What about the boycott of Esso and BP?
First, it's not true when they claim that the oil price is "as low as it has been for a while." It hit $147/barrel in July 2008 and then fell back, but it's been climbing since the beginning of last year and today is at $83. In sterling that's £73 in July 08 and £55 now - the gap is closing because sterling has fallen against the dollar. The long term average for oil is around $30, but as it runs out and we have to get it from increasingly remote and unstable regions the cost of production goes up and up. Industry experts predict the $200 barrel within 5 years!

So what happens if we stop buying from Esso and BP? The truth is that Morrisons, Sainsbury's, Tesco and all the rest don't own oil wells or refineries. They buy petrol from the oil companies - like BP and Esso. Even if we managed a 100% boycott there would be no change to the price - though there might be queues at the supermarket forecourts! As with electricity and gas, we cannot do anything to drive down the price of what is becoming a scarce resource in the face of growing world demand and population increase. The only solution is to get the very maximum out of every gallon: drive carefully, drive only when you have to, choose an economical car. Very boring, but I'm afraid it's the truth.

Friday, March 26, 2010


No 3p petrol duty increase on 1st April - instead it will be 1p, with the rest phased in after the election. Undoubtedly rising petrol prices will increase inflation, but we cannot soften the blow of rising oil prices through the tax system. Oil is running out - or hadn’t you heard? Yes, we may be able to get it from tar sands, from corn or from beneath distant oceans, but it is still running out and as we attempt to mop up the last resources it will get more and more expensive.

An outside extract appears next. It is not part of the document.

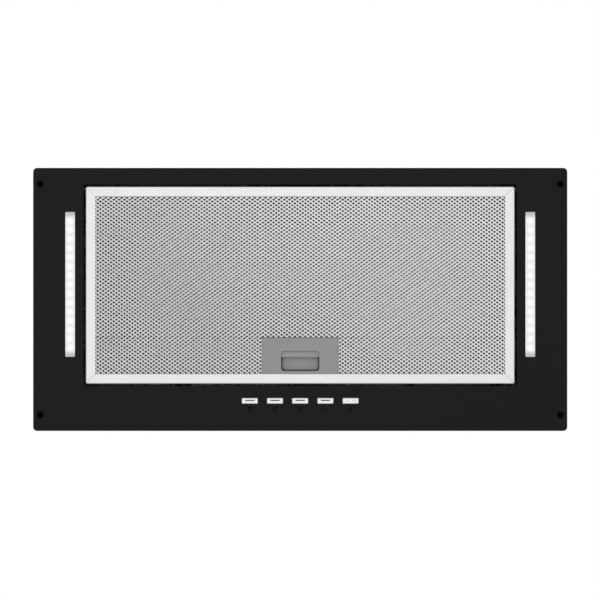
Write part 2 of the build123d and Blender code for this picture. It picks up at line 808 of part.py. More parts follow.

Should we encourage people to use less oil by pushing the price up? In the long term that may work, but in the short term it will make life difficult for many “hard-working families” and most other people as well. Few can afford a £20,000 electric car; fewer still can find anywhere to charge it. Will there really be a significant number of buyers prepared to put up with a range of only 100 miles?

Taxation is always a blunt instrument, and never a substitute for policy. Instead of arguing about petrol we should be debating the whole transport and mobility issue. Instead of reserving £30bn for new high-speed rail links across the country shouldn’t we be looking at the millions of shorter journeys that millions of people make every day? Considering how video links and high-speed broadband can reduce the need for travel? Planning to increase home working? Questioning why our lifestyle and working patterns demand more and more travel?